After today's digging (the bottle dump was found on the other side of the apple tree. The fence in the image is our rear boundary fence, we used to dream of being able to touch that fence!) the other side of the apple tree looks like this.
 Where the mattock stands there was a 3ft high ridge of dumped compost which has developed into some fantastic soil. This whole area including the apple tree and 20ft back down from there will be the kitchen garden. As the garden is taken down to the bare bones I can finally see how the plan will work, where the greenhouse will go in this year and the shed. I also need to get the asparagus bed planned asap!

We must give thanks to these sterling hardworkers who have blazed a weed free trail for us everytime we've uncovered a new area. They will be going back in on the area above to deal with the inevitable weed seedlings in 2 weeks, after they've trimmed the grass off the next section to the left of the apple tree.

Hopefully it won't be 18 months before the next garden progress blog!

Sunday, 14 November 2010

favourite beaches

there's such an advantage to living near the norfolk coast, and that is easy access to beaches out of season when the hoards of tourists, their cars and caravans have gone.

our favourite out of season beaches are old hunstanton and sheringham. when you have a dog that loves swimming as much as ours does, no matter what the weather or temperature, you have to be not to far from the sea otherwise much sulking ensues. she wants to get in for a swim as quickly as possible and then you're allowed to go for a walk. because of that, we bought a tide clock so we can time our visits to both much better. if it's approaching or close to low tide, then we go to sheringham (more beach, less pebbleridge). if it's around high tide we go to old hunny (less miles of beach & much more sea). it's an organised affair going to the beach these days.

yesterday afternoon at old hunny was lovely. very very cold wind but beautiful.

the textures of the sand with the retreating tide inspire my retreating tide pattern jewellery. old hunny sands at this time of year have such complex ripples, which must be due to being a beach quite far within a wide estuary, complicated drifts.

a happy and exhausted dog afterwards makes for a perfect end to a saturday.

the sunset was also rather nice.

Wednesday, 10 November 2010

Landscape East - finished jewellery images

Following on from yesterday's technical posting - Celia has posted the finished works on her blog here  if you would like to see how they've turned out.

Tuesday, 9 November 2010

it's been busy

life in the studio has been very busy over the past few months.
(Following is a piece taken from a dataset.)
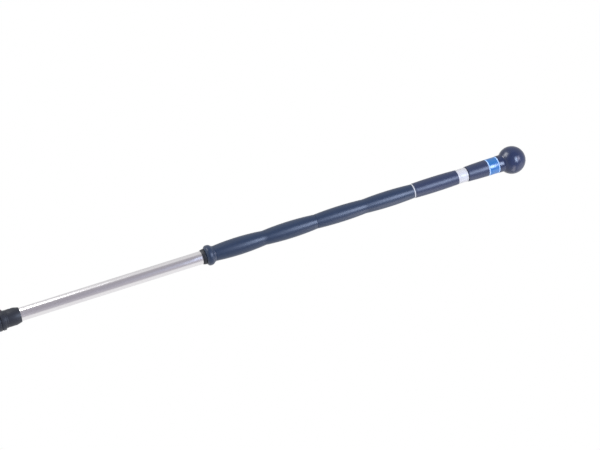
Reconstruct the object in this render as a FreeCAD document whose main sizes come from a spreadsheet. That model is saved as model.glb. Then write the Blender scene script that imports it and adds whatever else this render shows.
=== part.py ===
import FreeCAD, Part
import os
import re
import Sketcher

# Telescopic cleaning pole with a wave grip and a turning ball knob. Millimetres, +Z along the
# pole from the tool end to the ball, origin at the centre of the lower tube's open end.
# Pushed together the pole is 1.10 m long, pulled out 1.70 m.

SIZES = {
    # gaps that every fit is worked out from
    "fit_gap": 0.05,            # radial, pieces pushed or glued together
    "running_gap": 0.1,         # radial, pieces that slide or turn on each other
    "seat_gap": 0.3,            # between faces that move past or onto each other
    # lower tube, which slides out and carries the tool
    "lower_od": 20.0,
    "lower_wall": 1.2,
    "travel": 600.0,            # how far the pole pulls out
    "latch_dia": 6.5,           # cross hole for the tool's latch pin
    "latch_height": 40.0,
    "plug_length": 18.0,
    "plug_wall": 2.2,
    "stop_height": 60.0,        # the tool's socket covers the tube up to here
    "stop_length": 14.0,
    "stop_wall": 4.0,
    "stop_bevel": 2.5,
    "snap_width": 3.0,          # rolled groove that the stop collar snaps into
    "snap_depth": 0.4,
    "bush_shank": 24.0,
    "bush_head": 12.0,
    "bush_wall": 2.8,
    "seal_dia": 1.8,            # section of the ring that takes up play in the tube
    "seal_seat_depth": 1.95,
    # twist lock
    "nut_length": 52.0,
    "nut_wall": 1.7,            # under the band
    "nut_foot_wall": 0.8,
    "nut_taper": 8.0,
    "nut_lip": 2.5,
    "nut_web": 1.5,
    "wiper_length": 4.0,
    "wiper_wall": 2.6,
    "band_start": 11.0,
    "band_length": 31.0,
    "band_depth": 1.5,
    "band_rise": 0.5,
    "flute_dia": 3.0,
    "flute_bite": 0.9,
    "flute_count": 24,
    "cone_length": 12.0,
    "collet_tip_wall": 1.1,
    "collet_flange": 3.0,
    "collet_slot": 1.6,
    "collet_slots": 6,
    "nose_wall": 2.45,
    "nose_land": 14.0,          # solid end of the nose, below the upper tube
    "housing_shoulder": 6.0,
    "housing_wall": 3.45,
    "housing_length": 34.0,
    "housing_end_wall": 1.15,
    "housing_taper": 9.0,
    "rivet_dia": 4.0,
    "rivet_rise": 20.0,         # rivets above the housing's shoulder
    "rivet_reach": 0.15,        # they end this far outside the lower tube
    # upper tube
    "tube_play": 0.5,           # radial room around the lower tube
    "tube_wall": 1.0,
    "tube_length": 853.4,
    # wave grip, with the ring and the hand stop at its lower end; walls stand on the tube
    "end_ring_length": 6.2,
    "end_ring_tip_wall": 0.6,
    "end_ring_wall": 2.0,
    "groove_width": 0.6,
    "groove_wall": 0.8,
    "bead_foot_wall": 2.8,
    "bead_wall": 6.35,
    "bead_foot": 0.6,
    "bead_flank": 3.2,
    "bead_crown": 10.0,
    "bead_length": 13.0,
    "bead_shoulder_wall": 4.7,
    "stop_neck_length": 4.0,
    "grip_start_wall": 1.8,
    "swell_length_1": 91.3,
    "swell_length_2": 96.5,
    "swell_length_3": 92.4,
    "swell_length_4": 92.7,
    "swell_wall_1": 3.9,
    "swell_wall_2": 3.4,
    "swell_wall_3": 2.8,
    "swell_wall_4": 2.75,
    "waist_wall_1": 1.2,
    "waist_wall_2": 1.15,
    "waist_wall_3": 1.15,
    "waist_wall_4": 1.0,
    # sleeve above the grip, and the ring between them
    "divider_width": 2.4,
    "divider_wall": 1.2,
    "sleeve_length": 84.6,
    "sleeve_start_wall": 1.7,
    "sleeve_wall": 2.45,
    "sleeve_end_wall": 1.45,
    # bearing collar that the knob turns on
    "collar_length": 18.9,
    "collar_wall": 1.3,
    "collar_edge": 0.5,
    "shank_length": 34.0,
    "shank_pin_dia": 3.2,
    "shank_pin_drop": 17.0,
    "shank_pin_length": 4.6,
    "spindle_dia": 8.0,
    "spindle_length": 110.0,
    "spindle_head_wall": 2.5,
    "spindle_head": 6.4,
    "washer_wall": 5.0,
    "washer_thickness": 1.6,
    "thrust_step": 0.6,         # the thrust washer stands back from the collar
    "thrust_thickness": 0.8,
    # ball knob; its neck and rings stand proud of the collar below
    "core_wall": 5.0,
    "core_length": 78.0,
    "neck_length": 39.1,
    "neck_start_rise": 0.8,
    "neck_middle_rise": 1.7,
    "neck_rise": 2.05,
    "ring_wall": 1.75,
    "rim_width": 1.9,
    "rim_rise": 0.35,
    "colour_ring_width": 17.3,
    "colour_ring_rise": 0.1,
    "ball_od": 50.0,
    "ball_neck_rise": 0.55,
    "ball_rise": 30.1,          # centre of the ball above the end of the rings
    "ball_blend": 6.0,          # radius between neck and sphere
}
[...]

I have started a very interesting collaboration with the suffolk designer, illustrator, henkeeper & gardener Celia Hart (, turning her lovely designs into wearable jewellery. the first pieces will be on sale on Celia's pretty stall at the Saffron Walden Art Fair this weekend. Celia has an excellent article on her blog about our collaboration if you want to know more.

I thought I'd show the process of turning Celia's print designs into pieces of jewellery so here are some images I took last Friday. etching is a hazardous occupation due to handling acids so I like to do the etching all at once to reduce exposure.

this is a shot of the blanks for leaf doodle and sleeping hare prepped for etching.

the black is stop out varnish painted on by hand.

the clear shiny areas are sticky backed plastic, with the shapes I want pierced out very carefully.

the combination of the two means that only the areas I want to be eaten away by the acid will be exposed. the other areas are not, so will stay 'raised' in the final piece. as with printing, it means you have to think carefully about which bits are cut out.

Once the varnish has set (they are cured under a bench lamp, which is what's happening above) they are lowered into the acid, which is diluted 60% nitric acid. In my recent previous life I was a research scientist and have a healthy respect for nasty chemicals so I wear PPE and use as little acid as I can get away with. I also have a great little slide bath with lid that's perfect for etching as it's very stable, resistant to acid, and is deep and small. ideal for small pieces.

this is a shot of the bath in action. the acid is a hazy green blue when it's been used due to soluble copper nitrate in the presence of silver nitrate. sterling silver is 7.5% copper.

pieces stay in the etch until I'm happy with the depth of cut. I regularly flush the surfaces with a small bulb pipette to keep the etching surface clear of salts to improve the etch, but I actually want the rough texture so don't go overboard.

once I'm happy with the etch depth, they're hoiked out, washed thoroughly and either painted again for a second etch or cleaned polished and turned into jewellery.

this is Celia hart's flying hare design after it's second etch and initial clean up. lots of work to do on it but it looks great at this stage.
more images soon of final pieces from this Landscape East collection.

Sunday, 26 September 2010

rainy sunday

the gaps betwen the showers today are a bit short for anything to be done usefully outside.

we have attacked the enormous patch of nightshade in what will be the kitchen garden (eventually). Both OH and I had thought that we had some old potato tubers growing through but they turned into nasty looking massive plants only bearing greenyblack berries. they've spread like wildfire and need attention before they drop all their seeds this winter. most of them are now out but we will keep an eye out for 'potato' plants over the coming months.

Friday, 24 September 2010

like set stones

the high winds today have brought down the conkers from the highest branches of the trees (I know that because our local trees were denuded of conkers in the reachable branches some weeks ago by kids). the ones just smashed to the ground showed the most beautiful contrast between the glowing chestnut conker itself and the fluffy pure white interior so I brought some back home to photograph before they browned. oxidation doesn't seem to take very long though as you can see, this conker was freshly opened by me before the image was taken and already it's gone brown on the edges.
they really glisten at this early stage.

now I just need to find someone to play conkers with!